**Exercise:** Within the material below, locate the line with "in imported if" and the line with "PHOTO_HORIZON = 711.25", then return those two lines and all lines between them, exactly as written.

**Record extracts:**
--- Begin ---

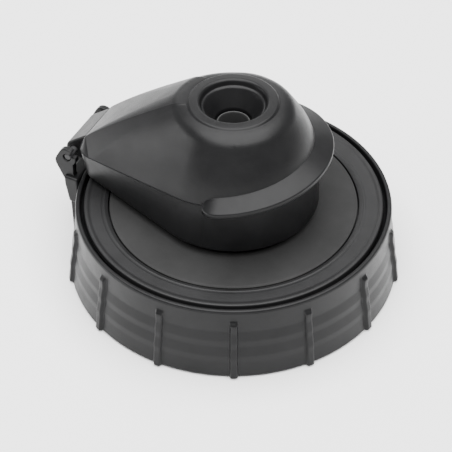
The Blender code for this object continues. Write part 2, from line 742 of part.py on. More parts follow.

--- End ---
--- Begin ---

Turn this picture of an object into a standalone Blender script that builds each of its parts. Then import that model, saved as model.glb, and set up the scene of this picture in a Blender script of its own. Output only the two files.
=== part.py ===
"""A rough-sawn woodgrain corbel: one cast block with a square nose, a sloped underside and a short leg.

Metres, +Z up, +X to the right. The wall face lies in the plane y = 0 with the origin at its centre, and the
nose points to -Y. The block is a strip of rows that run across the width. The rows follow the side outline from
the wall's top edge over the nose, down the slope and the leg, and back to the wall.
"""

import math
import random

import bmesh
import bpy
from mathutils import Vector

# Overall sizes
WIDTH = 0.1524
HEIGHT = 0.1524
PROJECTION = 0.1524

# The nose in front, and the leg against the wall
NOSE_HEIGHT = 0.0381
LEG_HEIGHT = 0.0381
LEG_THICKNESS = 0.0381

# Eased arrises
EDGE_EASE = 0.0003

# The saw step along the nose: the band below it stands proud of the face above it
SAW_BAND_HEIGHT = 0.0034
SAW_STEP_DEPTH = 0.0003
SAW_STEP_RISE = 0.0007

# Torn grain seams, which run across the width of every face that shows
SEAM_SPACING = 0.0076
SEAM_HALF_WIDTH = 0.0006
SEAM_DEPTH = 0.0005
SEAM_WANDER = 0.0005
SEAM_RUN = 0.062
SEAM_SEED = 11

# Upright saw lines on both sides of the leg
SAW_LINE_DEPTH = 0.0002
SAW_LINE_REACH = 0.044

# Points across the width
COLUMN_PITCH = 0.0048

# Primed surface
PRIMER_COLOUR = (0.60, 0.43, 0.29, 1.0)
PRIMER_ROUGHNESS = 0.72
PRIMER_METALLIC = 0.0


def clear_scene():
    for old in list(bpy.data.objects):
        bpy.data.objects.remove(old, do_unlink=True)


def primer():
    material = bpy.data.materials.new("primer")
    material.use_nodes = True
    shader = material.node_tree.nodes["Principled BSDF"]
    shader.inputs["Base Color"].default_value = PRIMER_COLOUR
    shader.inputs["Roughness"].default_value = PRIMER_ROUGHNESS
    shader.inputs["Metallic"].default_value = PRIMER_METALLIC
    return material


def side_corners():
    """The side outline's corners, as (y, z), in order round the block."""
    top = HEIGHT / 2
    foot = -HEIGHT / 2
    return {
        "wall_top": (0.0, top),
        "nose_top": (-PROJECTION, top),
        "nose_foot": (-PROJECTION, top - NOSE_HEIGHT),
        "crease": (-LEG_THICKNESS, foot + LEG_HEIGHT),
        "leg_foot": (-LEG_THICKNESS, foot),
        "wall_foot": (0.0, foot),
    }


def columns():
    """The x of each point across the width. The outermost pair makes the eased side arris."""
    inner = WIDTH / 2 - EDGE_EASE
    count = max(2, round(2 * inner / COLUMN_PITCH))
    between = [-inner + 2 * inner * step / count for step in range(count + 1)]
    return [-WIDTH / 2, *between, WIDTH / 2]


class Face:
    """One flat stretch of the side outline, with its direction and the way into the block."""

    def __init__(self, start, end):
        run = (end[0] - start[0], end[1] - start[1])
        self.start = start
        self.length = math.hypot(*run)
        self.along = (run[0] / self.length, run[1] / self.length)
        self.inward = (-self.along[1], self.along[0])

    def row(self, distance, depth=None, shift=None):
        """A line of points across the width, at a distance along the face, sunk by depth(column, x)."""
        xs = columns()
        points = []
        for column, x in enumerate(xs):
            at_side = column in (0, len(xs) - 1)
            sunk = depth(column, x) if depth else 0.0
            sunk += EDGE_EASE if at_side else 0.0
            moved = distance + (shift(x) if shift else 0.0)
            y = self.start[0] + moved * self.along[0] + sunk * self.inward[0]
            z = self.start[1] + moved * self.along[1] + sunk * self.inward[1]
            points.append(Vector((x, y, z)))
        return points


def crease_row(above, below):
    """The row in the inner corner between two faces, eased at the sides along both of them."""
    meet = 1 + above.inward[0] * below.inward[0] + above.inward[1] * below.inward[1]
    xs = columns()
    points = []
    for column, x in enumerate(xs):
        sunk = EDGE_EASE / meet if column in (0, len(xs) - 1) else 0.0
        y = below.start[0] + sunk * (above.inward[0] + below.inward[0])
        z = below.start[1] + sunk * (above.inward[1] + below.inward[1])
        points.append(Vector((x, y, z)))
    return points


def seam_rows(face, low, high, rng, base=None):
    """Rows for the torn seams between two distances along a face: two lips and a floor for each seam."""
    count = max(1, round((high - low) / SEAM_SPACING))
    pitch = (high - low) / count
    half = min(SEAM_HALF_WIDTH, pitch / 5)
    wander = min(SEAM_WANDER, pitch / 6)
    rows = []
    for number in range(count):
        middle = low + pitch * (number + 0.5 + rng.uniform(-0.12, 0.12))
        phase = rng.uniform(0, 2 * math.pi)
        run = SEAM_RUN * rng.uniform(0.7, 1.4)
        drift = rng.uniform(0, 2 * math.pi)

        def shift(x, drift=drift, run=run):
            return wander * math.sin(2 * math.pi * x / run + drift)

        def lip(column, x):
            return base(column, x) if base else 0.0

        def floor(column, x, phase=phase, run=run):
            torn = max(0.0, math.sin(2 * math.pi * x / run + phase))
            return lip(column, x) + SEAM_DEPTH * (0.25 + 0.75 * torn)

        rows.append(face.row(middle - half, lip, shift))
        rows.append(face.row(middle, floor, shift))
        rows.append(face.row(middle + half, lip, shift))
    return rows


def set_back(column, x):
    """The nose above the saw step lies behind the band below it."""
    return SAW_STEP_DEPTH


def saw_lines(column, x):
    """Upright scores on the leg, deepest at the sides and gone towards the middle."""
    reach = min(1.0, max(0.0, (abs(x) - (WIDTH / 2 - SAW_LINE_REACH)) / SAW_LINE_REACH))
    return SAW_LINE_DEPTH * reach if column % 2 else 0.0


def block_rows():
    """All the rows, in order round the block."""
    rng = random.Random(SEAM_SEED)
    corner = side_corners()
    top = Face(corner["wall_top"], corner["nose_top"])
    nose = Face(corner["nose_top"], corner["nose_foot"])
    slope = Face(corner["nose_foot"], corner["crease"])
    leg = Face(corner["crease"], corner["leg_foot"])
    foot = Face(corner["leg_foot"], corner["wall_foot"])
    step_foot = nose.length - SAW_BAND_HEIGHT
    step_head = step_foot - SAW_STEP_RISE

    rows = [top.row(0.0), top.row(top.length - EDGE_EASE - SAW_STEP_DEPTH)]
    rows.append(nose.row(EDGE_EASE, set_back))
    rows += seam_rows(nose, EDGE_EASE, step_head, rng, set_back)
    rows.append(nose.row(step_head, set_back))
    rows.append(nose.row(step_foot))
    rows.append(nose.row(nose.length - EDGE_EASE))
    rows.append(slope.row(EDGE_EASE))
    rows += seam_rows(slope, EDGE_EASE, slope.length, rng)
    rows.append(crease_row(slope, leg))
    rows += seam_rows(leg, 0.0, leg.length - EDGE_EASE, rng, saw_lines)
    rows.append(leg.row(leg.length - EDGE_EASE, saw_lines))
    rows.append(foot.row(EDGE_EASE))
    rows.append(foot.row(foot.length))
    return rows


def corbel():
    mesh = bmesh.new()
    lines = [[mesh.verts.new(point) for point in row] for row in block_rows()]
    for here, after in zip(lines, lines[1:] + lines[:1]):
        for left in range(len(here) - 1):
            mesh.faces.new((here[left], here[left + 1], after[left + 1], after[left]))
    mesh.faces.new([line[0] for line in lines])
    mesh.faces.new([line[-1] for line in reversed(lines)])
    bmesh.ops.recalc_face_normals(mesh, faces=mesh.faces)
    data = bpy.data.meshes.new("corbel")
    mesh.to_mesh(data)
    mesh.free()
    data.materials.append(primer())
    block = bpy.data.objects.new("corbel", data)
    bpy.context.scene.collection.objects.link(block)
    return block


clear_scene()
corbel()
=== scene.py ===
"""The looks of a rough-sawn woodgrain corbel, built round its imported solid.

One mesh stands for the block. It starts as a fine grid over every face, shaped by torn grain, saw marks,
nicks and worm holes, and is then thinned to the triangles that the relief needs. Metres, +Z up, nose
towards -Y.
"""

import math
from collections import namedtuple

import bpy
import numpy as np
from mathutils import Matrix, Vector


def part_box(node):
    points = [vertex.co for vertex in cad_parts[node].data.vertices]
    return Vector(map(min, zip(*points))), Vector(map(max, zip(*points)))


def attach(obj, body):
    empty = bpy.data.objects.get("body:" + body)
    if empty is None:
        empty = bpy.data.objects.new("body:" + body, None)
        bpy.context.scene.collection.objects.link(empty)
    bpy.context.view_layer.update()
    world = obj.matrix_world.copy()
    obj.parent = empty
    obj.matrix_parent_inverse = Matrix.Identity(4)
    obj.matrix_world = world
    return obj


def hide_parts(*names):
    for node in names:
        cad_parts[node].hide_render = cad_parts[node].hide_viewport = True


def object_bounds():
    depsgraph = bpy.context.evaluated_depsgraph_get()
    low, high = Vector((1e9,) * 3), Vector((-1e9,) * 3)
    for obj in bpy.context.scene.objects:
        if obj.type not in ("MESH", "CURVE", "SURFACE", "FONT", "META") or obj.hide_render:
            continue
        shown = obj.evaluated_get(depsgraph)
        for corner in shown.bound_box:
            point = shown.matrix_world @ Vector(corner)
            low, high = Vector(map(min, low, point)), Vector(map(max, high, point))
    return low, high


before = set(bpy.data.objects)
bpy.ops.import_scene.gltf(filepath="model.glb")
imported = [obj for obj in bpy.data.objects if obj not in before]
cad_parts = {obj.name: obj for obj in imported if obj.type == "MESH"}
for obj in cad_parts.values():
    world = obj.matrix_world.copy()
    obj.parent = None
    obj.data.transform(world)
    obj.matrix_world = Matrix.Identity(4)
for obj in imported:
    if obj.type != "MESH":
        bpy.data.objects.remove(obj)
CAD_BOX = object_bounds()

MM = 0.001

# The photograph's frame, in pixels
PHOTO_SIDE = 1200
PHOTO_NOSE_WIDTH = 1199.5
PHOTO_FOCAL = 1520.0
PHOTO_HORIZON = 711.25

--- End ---

**Full response:**
cad_parts = {obj.name: obj for obj in imported if obj.type == "MESH"}
for obj in cad_parts.values():
    world = obj.matrix_world.copy()
    obj.parent = None
    obj.data.transform(world)
    obj.matrix_world = Matrix.Identity(4)
for obj in imported:
    if obj.type != "MESH":
        bpy.data.objects.remove(obj)
CAD_BOX = object_bounds()

MM = 0.001

# The photograph's frame, in pixels
PHOTO_SIDE = 1200
PHOTO_NOSE_WIDTH = 1199.5
PHOTO_FOCAL = 1520.0
PHOTO_HORIZON = 711.25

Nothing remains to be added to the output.